**WHAT TO PRODUCE:** Below are records; please set down exactly the lines from the first through the one containing "Recreate this object".

**INFORMATION PROVIDED:**
- - -

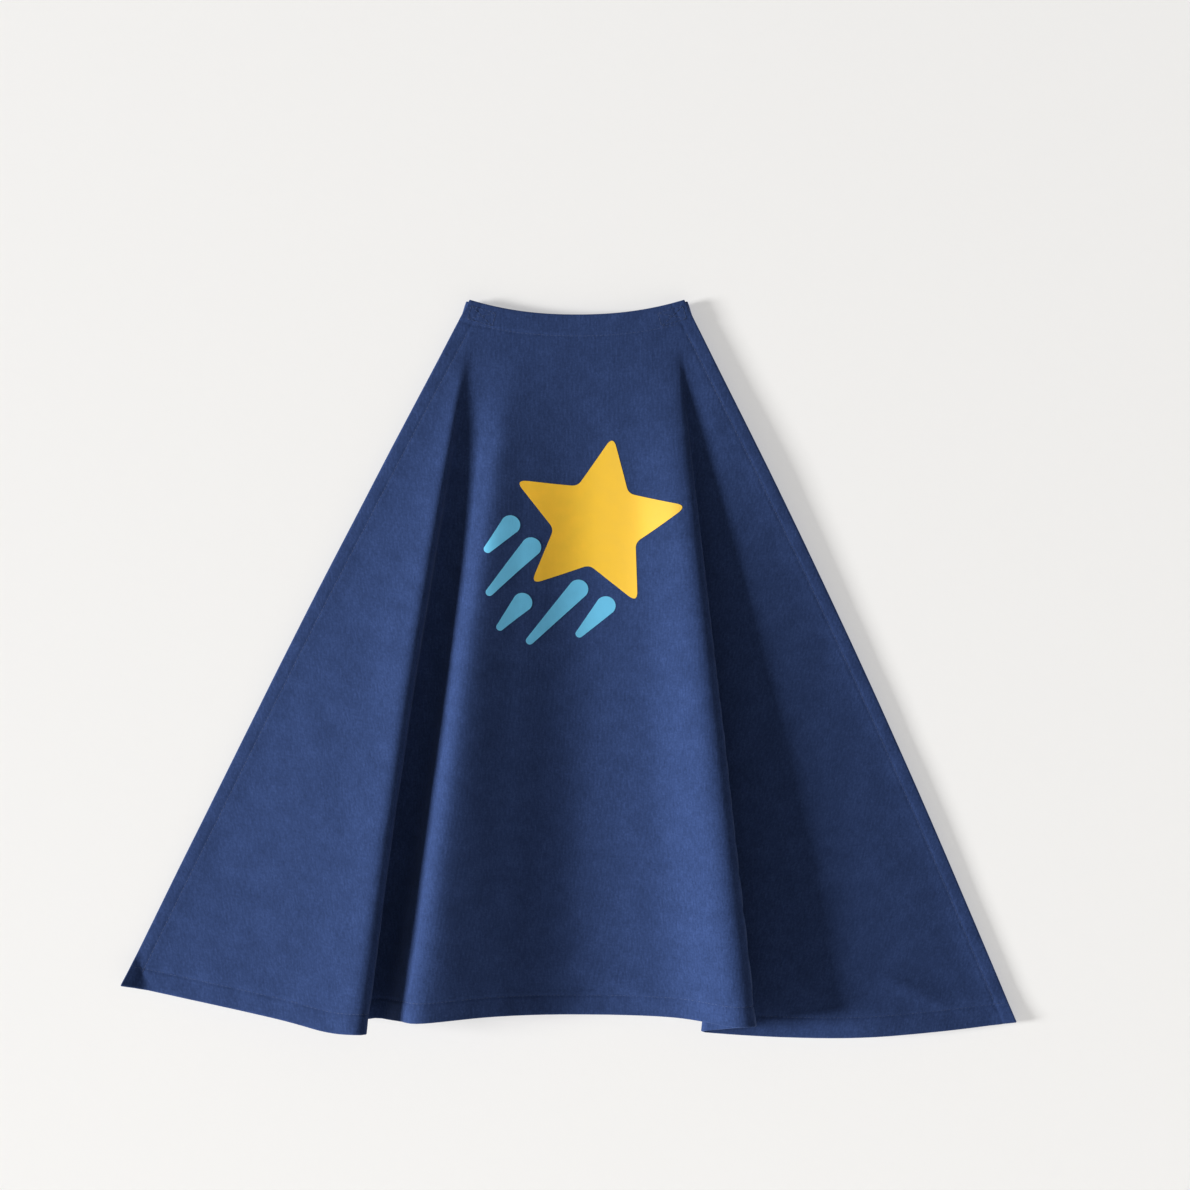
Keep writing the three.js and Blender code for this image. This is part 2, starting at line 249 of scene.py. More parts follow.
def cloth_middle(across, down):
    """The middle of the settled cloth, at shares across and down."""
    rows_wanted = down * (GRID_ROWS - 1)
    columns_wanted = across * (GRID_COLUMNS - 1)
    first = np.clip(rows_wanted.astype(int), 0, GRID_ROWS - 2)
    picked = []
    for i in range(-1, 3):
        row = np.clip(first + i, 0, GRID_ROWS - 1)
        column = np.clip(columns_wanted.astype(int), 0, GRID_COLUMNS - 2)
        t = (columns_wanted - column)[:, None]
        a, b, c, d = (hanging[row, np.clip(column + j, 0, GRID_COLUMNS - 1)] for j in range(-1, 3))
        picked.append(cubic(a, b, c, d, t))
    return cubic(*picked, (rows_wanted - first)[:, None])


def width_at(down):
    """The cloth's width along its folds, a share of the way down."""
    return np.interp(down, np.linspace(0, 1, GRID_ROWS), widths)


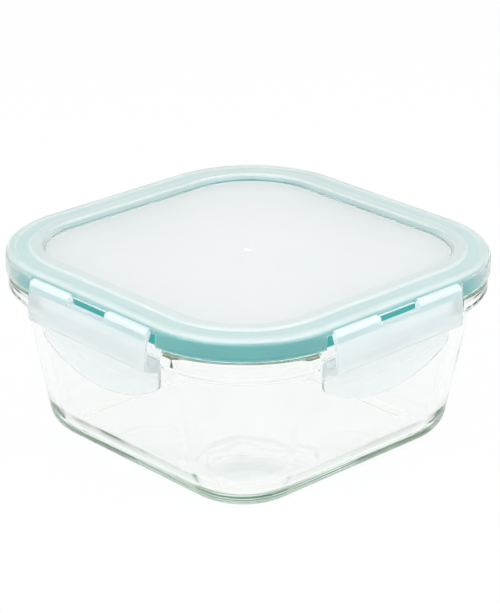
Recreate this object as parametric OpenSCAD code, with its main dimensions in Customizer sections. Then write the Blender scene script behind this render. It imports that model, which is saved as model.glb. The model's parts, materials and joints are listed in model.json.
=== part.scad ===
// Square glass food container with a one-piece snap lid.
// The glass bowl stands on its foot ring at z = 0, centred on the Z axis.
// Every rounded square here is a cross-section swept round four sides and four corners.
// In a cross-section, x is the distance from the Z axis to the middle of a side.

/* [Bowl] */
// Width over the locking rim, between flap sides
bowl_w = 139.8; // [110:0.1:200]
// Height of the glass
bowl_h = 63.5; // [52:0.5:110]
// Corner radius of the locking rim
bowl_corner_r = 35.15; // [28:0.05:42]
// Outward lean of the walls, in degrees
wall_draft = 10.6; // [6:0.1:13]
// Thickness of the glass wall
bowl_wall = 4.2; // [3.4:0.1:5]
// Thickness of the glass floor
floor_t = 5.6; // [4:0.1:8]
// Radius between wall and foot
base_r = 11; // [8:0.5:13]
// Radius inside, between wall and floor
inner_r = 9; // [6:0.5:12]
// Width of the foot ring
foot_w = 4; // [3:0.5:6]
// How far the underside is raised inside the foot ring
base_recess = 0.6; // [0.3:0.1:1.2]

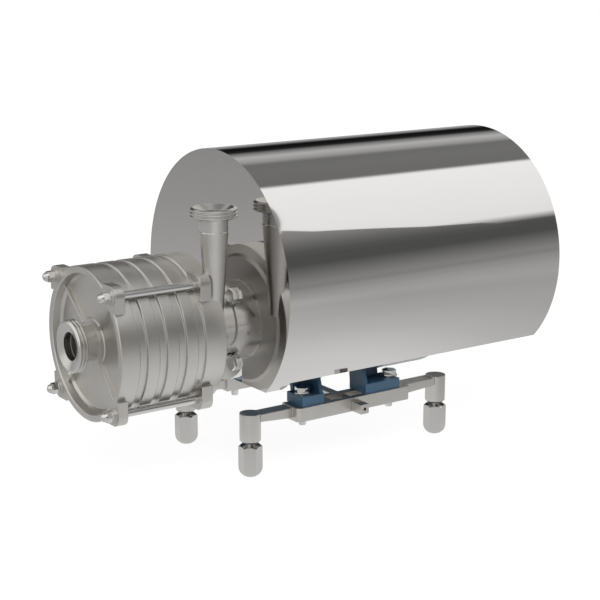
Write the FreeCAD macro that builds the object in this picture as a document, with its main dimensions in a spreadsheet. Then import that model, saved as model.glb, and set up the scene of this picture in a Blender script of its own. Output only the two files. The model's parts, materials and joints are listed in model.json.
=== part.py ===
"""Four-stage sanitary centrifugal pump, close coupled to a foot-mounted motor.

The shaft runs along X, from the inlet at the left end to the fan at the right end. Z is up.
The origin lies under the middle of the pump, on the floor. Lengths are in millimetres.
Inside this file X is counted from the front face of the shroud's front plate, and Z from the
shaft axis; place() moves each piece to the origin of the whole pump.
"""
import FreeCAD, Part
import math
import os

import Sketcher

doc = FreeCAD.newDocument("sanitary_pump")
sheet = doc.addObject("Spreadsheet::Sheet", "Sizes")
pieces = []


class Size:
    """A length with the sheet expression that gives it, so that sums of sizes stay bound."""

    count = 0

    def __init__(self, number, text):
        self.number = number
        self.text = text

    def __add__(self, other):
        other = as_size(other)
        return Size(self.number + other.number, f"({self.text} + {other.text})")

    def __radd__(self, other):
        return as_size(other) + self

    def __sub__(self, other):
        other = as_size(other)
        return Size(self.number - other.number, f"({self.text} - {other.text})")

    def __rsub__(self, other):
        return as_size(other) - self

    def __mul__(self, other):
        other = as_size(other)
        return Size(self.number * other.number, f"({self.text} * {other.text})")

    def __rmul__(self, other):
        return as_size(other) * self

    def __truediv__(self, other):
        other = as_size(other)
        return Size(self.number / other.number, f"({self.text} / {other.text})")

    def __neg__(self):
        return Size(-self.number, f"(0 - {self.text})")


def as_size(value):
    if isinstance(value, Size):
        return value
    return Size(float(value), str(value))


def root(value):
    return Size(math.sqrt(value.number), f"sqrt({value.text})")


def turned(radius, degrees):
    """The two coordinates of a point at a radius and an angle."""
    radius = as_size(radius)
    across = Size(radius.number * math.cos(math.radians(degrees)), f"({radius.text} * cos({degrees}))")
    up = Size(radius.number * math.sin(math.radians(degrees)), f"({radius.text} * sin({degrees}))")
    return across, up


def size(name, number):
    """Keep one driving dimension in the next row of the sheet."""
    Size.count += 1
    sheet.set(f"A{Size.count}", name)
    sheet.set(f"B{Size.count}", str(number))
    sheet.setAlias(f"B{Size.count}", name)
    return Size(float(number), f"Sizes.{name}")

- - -

**THE RESULT:**
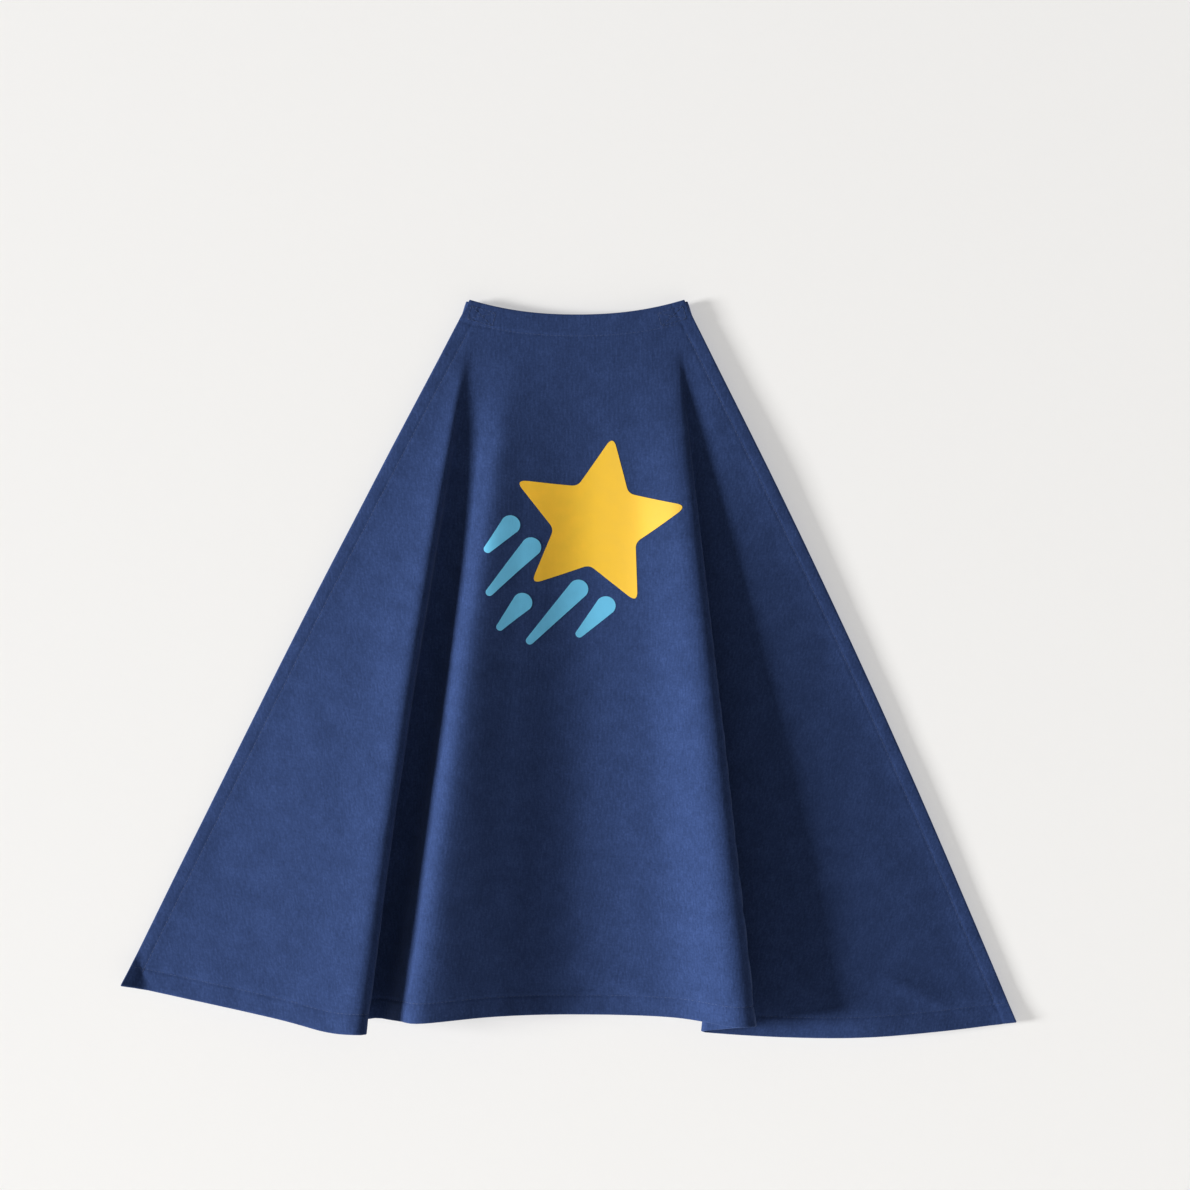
Keep writing the three.js and Blender code for this image. This is part 2, starting at line 249 of scene.py. More parts follow.
def cloth_middle(across, down):
    """The middle of the settled cloth, at shares across and down."""
    rows_wanted = down * (GRID_ROWS - 1)
    columns_wanted = across * (GRID_COLUMNS - 1)
    first = np.clip(rows_wanted.astype(int), 0, GRID_ROWS - 2)
    picked = []
    for i in range(-1, 3):
        row = np.clip(first + i, 0, GRID_ROWS - 1)
        column = np.clip(columns_wanted.astype(int), 0, GRID_COLUMNS - 2)
        t = (columns_wanted - column)[:, None]
        a, b, c, d = (hanging[row, np.clip(column + j, 0, GRID_COLUMNS - 1)] for j in range(-1, 3))
        picked.append(cubic(a, b, c, d, t))
    return cubic(*picked, (rows_wanted - first)[:, None])


def width_at(down):
    """The cloth's width along its folds, a share of the way down."""
    return np.interp(down, np.linspace(0, 1, GRID_ROWS), widths)


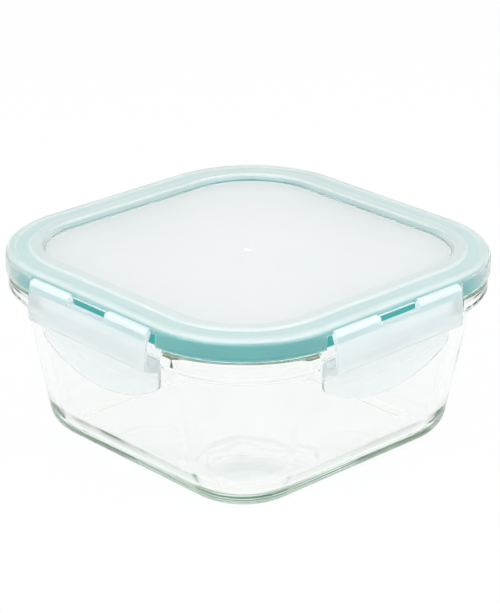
Recreate this object as parametric OpenSCAD code, with its main dimensions in Customizer sections. Then write the Blender scene script behind this render. It imports that model, which is saved as model.glb. The model's parts, materials and joints are listed in model.json.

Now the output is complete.